AIM
Every line that contains the word "data" should be copied out.

SUPPLIED INFORMATION
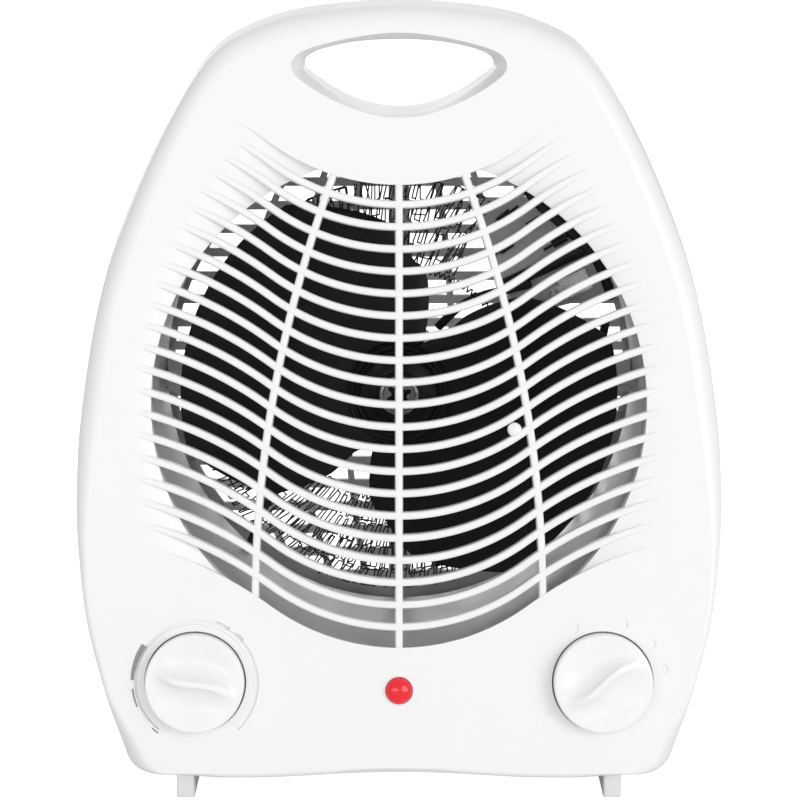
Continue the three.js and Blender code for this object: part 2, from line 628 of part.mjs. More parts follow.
function buildDial(name, x, gripAngle) {
  const dial = new THREE.Group();
  dial.position.set(0, -FACE_DEPTH, AXIS_HEIGHT);
  dial.rotation.x = -FACE_TILT;
  root.add(dial);
  const place = (body) => body.translate([x, 0, DIAL_Z - AXIS_HEIGHT]);
  const cap = rod(DIAL_RADIUS, -DIAL_HEIGHT, DIAL_SKIRT, 0, 0, 36)
    .subtract(rod(DIAL_RADIUS - 2, 2 - DIAL_HEIGHT, DIAL_SKIRT + 1, 0, 0, 36));
  const grip = prism(gripShape(), -DIAL_HEIGHT - GRIP_HEIGHT, 1 - DIAL_HEIGHT).rotate([0, -gripAngle, 0]);
  const socket = rod(5, 1 - DIAL_HEIGHT, DIAL_SKIRT, 0, 0, 16);
  const bore = rod(SPINDLE_RADIUS + CLEARANCE, 3 - DIAL_HEIGHT, DIAL_SKIRT + 1, 0, 0, 16);
  addSolid(`${name}_knob`, place(unite([cap, grip, socket]).subtract(bore)), 'dial', dial);
  addSolid(`${name}_spindle`, place(rod(SPINDLE_RADIUS, 3.4 - DIAL_HEIGHT, 10, 0, 0, 16)), 'brass', dial);
  const front = WELL_DEPTH + WELL_WALL + CLEARANCE;
  const pocket = rod(SPINDLE_RADIUS + CLEARANCE, 0, 10.5, 0, 0, 16);
  const body = block(-12, 12, front, front + 12, -10.5, 10.5).subtract(pocket);
  const terminals = [-8, 0, 8].map((tx) => block(tx - 2.4, tx + 2.4, front + 11, front + 19, -0.4, 0.4));
  addSolid(`${name}_control`, place(unite([body, ...terminals])), 'black', dial);
}

function buildLamp() {
  const profile = new THREE.Path();
  profile.moveTo(0, -2.6);
  profile.quadraticCurveTo(3.4, -2.6, LAMP_RADIUS - CLEARANCE, 0);
  profile.lineTo(LAMP_RADIUS - CLEARANCE, 4);
  profile.lineTo(0, 4);
  const lens = new THREE.LatheGeometry(profile.getPoints(5), 24);
  const place = FACE_MATRIX.clone().multiply(move(0, 0, LAMP_Z));
  const solidLens = solid(lens, place);
  addSolid('lamp_lens', solidLens, 'lens');
  addSolid('lamp_body', onFace(rod(4, 4.3, 18, 0, LAMP_Z, 20)), 'black');
}

// Bush that lines the lead's way in at the back.
function buildInletBush() {
  const back = rearDepth(INLET.z);
  const bush = rod(INLET.radius - CLEARANCE, back - 6, back + 1, INLET.x, INLET.z, 24)
    .add(rod(INLET.radius + 1.6, back + 0.8, back + 2.4, INLET.x, INLET.z, 24))
    .subtract(rod(3.6, 20, 80, INLET.x, INLET.z, 16));
  addSolid('cord_inlet_bush', bush, 'black');
}

buildFrontCasing();
buildRearCasing();
buildCasingScrews();
buildFeet();
buildDuct();
buildMicaBoards();
buildHeatingWires();
buildFan();
buildMotor();
buildMotorBracket();
buildSafetyPlate();
buildDial('thermostat', -DIAL_X, THERMOSTAT_GRIP_ANGLE);
buildDial('mode', DIAL_X, MODE_GRIP_ANGLE);
buildLamp();
buildInletBush();

export default root;
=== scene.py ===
# Fan convector heater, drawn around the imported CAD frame: white plastic shells with a carry
# handle and a curved outlet grille, two dials, a lamp, and the fan, motor and heating element.
import math

import bpy
import numpy as np
from mathutils import Matrix, Vector


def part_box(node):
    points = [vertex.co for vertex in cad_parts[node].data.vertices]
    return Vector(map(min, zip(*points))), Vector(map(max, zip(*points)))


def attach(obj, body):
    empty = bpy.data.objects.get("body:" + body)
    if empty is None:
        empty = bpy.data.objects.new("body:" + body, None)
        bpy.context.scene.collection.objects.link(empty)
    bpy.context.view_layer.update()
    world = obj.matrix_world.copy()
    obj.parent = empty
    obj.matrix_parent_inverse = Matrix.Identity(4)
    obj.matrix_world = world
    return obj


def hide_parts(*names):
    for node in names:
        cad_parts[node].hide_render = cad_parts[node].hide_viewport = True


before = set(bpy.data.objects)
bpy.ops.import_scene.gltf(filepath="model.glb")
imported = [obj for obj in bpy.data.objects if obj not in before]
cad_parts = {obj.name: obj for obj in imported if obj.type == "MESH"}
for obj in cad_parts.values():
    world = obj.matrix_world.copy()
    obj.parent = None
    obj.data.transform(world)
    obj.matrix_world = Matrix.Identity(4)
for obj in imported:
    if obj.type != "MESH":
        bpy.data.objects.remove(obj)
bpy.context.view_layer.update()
scene = bpy.context.scene

# Shapes are drawn in millimetres, X to the right, Z up, with Y = 0 on the parting plane of the
# two shells. finish_piece turns them into metres in the row frame.
MM = 0.001
PARTING_Y = (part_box("front_casing")[1].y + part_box("rear_casing")[0].y) / 2
TO_FRAME = Matrix.Translation((0, PARTING_Y, 0)) @ Matrix.Scale(MM, 4)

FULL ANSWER
    points = [vertex.co for vertex in cad_parts[node].data.vertices]
    empty = bpy.data.objects.get("body:" + body)
        empty = bpy.data.objects.new("body:" + body, None)
before = set(bpy.data.objects)
imported = [obj for obj in bpy.data.objects if obj not in before]
    obj.data.transform(world)
        bpy.data.objects.remove(obj)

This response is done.